Colonialismo italiano: 500mila africani uccisi
Impossibile tenere la contabilità di settant’anni di violenze e di stragi. C’è un filo rosso, di sangue, che lega le sentenze di morte di Crispi, Giolitti e Mussolini. Ciò che sappiamo, per certo, è che l’ordine era di annientare più che di vincere e conquistare, per fare spazio agli italiani, ingordi di terre e di ricchezze. Il numero dei morti in guerra è inferiore a quello dei giustiziati, degli impiccati, dei fucilati, degli arsi vivi, e 50 mila sono morti nei lager della Sirtica (nel golfo della Sirte, in Libia), di Nocra (nell'isola omonima, in Eritrea), di Danane (sulla costa somala), per fame, epidemie, decimazioni. Siamo giunti, dopo 40 anni di ricerche nei nostri archivi e in quelli dei paesi conquistati, a stabilire che i morti africani sono almeno 500 mila, fra eritrei, libici, somali ed etiopici, cifra stimata sicuramente non per eccesso, ma per difetto. (Angelo Del Boca, Nigrizia, luglio-agosto 2006). Tanti come gli abitanti di Firenze e Arezzo messi assieme. Siamo andati in Africa per questioni di prestigio, non per necessità, non per portarvi civiltà e benessere, non per carità cristiana, ma perché era di moda rapinare i più deboli, privarli della loro storia. ridurli alla condizione di schiavi. Ci ritenevamo superiori, per stirpe e intelligenza, e consideravamo gli indigeni fuori dal consorzio umano.

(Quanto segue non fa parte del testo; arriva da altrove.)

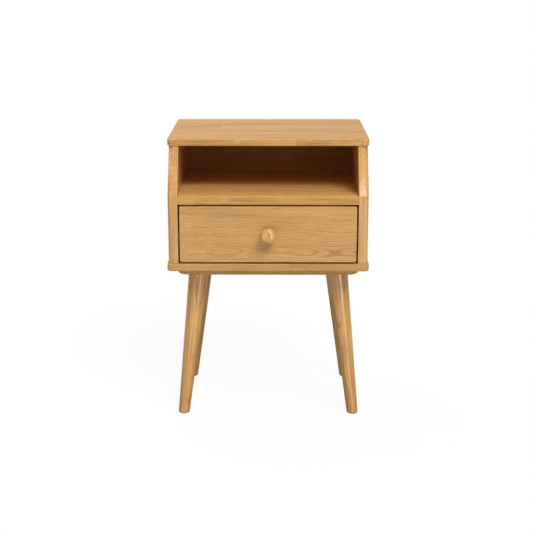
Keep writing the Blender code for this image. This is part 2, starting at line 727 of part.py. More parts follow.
def channel_shape(sign, member):
    """A C channel along the depth: web first, then two flanges that reach to open_x."""
    web_x, open_x, half_height = member
    inward = 1 if open_x > web_x else -1
    web_in = web_x + inward * SLIDE_SHEET
    outline = (
        (web_x, -half_height),
        (open_x, -half_height),
        (open_x, -half_height + SLIDE_SHEET),
        (web_in, -half_height + SLIDE_SHEET),
        (web_in, half_height - SLIDE_SHEET),
        (open_x, half_height - SLIDE_SHEET),
        (open_x, half_height),
        (web_x, half_height),
    )
    shape = bmesh.new()
    rings = []
    for y in (SLIDE_FRONT, SLIDE_FRONT + SLIDE_LENGTH):
        rings.append([shape.verts.new((sign * (INNER_HALF - x), y, SLIDE_MIDDLE + z)) for x, z in outline])
    join_rings(shape, rings)
    return shape


def add_slides(pieces, drawer_sides, mats):
    """Both three-member slides, with the screws of their fixed and drawer members."""
    shank = SLIDE_SCREW[0]
    stations = (
        ("front", SLIDE_FRONT + SLIDE_SCREW_INSET),
        ("rear", SLIDE_FRONT + SLIDE_LENGTH - SLIDE_SCREW_INSET),
    )
    for side, sign in (("left", -1), ("right", 1)):
        cabinet = add_object(
            f"{side}_slide_cabinet_member", channel_shape(sign, CABINET_MEMBER), mats["zinc"])
        add_object(f"{side}_slide_middle_member", channel_shape(sign, MIDDLE_MEMBER), mats["zinc"])
        runner = add_object(f"{side}_slide_drawer_member", channel_shape(sign, DRAWER_MEMBER), mats["zinc"])
        panel = pieces[f"{side}_side_panel"]
        drawer_side = drawer_sides[f"drawer_{side}_side"]
        cabinet_x = sign * (INNER_HALF - CABINET_MEMBER[0] - SLIDE_SHEET - FIT_GAP)
        runner_x = sign * (INNER_HALF - DRAWER_MEMBER[0] + SLIDE_SHEET + FIT_GAP)
        for station, y in stations:
            outward = (sign, 0, 0)
            head = (cabinet_x, y, SLIDE_MIDDLE)
            add_screw(f"{side}_{station}_cabinet_slide_screw",
                      pan_profile(SLIDE_SCREW, CABINET_SCREW_LENGTH),
                      head, outward, CABINET_SCREW_LENGTH, mats["zinc"])
            cut(cabinet, hole(shank, head, outward, CABINET_SCREW_LENGTH))
            cut(panel, hole(shank, head, outward, CABINET_SCREW_LENGTH))
            inward = (-sign, 0, 0)
            head = (runner_x, y, SLIDE_MIDDLE)
            add_screw(f"{side}_{station}_drawer_slide_screw",
                      pan_profile(SLIDE_SCREW, RUNNER_SCREW_LENGTH),
                      head, inward, RUNNER_SCREW_LENGTH, mats["zinc"])
            cut(runner, hole(shank, head, inward, RUNNER_SCREW_LENGTH))
            cut(drawer_side, hole(shank, head, inward, RUNNER_SCREW_LENGTH))


def add_motion_parents():
    """Empties on the slide axes: the drawer's pieces and each middle member hang from their own."""
    groups = {
        "drawer_motion": ("drawer_front", "drawer_box_front", "drawer_left_side", "drawer_right_side",
                          "drawer_back", "drawer_bottom", "drawer_knob", "knob_screw",
                          "drawer_front_left_screw", "drawer_front_right_screw",
                          "left_slide_drawer_member", "right_slide_drawer_member",
                          "left_front_drawer_slide_screw", "left_rear_drawer_slide_screw",
                          "right_front_drawer_slide_screw", "right_rear_drawer_slide_screw"),
        "left_slide_motion": ("left_slide_middle_member",),
        "right_slide_motion": ("right_slide_middle_member",),
    }
    middle = INNER_HALF - SLIDE_SPACE / 2
    places = {"drawer_motion": 0.0, "left_slide_motion": -middle, "right_slide_motion": middle}
    for name, members in groups.items():
        parent = bpy.data.objects.new(name, None)
        parent.location = (places[name], SLIDE_FRONT, SLIDE_MIDDLE)
        bpy.context.collection.objects.link(parent)
        bpy.context.view_layer.update()
        for member in members:
            item = bpy.data.objects[member]
            item.parent = parent
            item.matrix_parent_inverse = parent.matrix_world.inverted()


def main():
    clear_scene()
    mats = case_materials()
    pieces = add_case(mats)
    add_top_dowels(pieces, mats)
    add_shelf_dowels(pieces, mats)
    add_base_screws(pieces, mats)
    plate = add_legs(mats)
    add_plate_screws(pieces, plate, mats)
    drawer_sides = add_drawer(mats)
    add_slides(pieces, drawer_sides, mats)
    add_motion_parents()


main()
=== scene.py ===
"""The nightstand's looks: solid-wood materials, finely turned pieces, studio light and the camera."""
import math

import bmesh
import bpy
from mathutils import Euler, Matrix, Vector


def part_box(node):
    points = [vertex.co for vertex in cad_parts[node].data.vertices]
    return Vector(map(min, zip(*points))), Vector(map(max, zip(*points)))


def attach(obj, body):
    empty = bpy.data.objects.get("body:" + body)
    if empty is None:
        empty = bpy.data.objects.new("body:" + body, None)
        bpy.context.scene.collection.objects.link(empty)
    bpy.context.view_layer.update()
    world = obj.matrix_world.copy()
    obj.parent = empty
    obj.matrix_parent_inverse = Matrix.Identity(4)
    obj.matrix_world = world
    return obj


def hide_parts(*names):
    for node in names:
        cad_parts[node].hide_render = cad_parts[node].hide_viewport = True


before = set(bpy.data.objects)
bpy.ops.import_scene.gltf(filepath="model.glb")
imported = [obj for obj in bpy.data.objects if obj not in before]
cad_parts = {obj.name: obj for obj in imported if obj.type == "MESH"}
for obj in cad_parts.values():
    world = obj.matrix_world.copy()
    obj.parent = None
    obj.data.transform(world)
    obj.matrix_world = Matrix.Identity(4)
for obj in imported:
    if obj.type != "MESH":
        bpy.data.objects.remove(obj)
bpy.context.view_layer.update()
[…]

Questo spiega le crudeltà, le esecuzioni in massa, la deportazione di intere popolazioni, la forca come simbolo del diritto e come efficace arma deterrente. Abbiamo scritto, su questa storia di violenze e sopraffazioni, più di ventimila pagine, senza illuderci di aver offerto un quadro completo dei fatti. Ogni giorno, se frugate tra le carte degli archivi di Stato, scoprite un nuovo delitto, una nuova infamia, un nuovo tassello del dipinto della vergogna.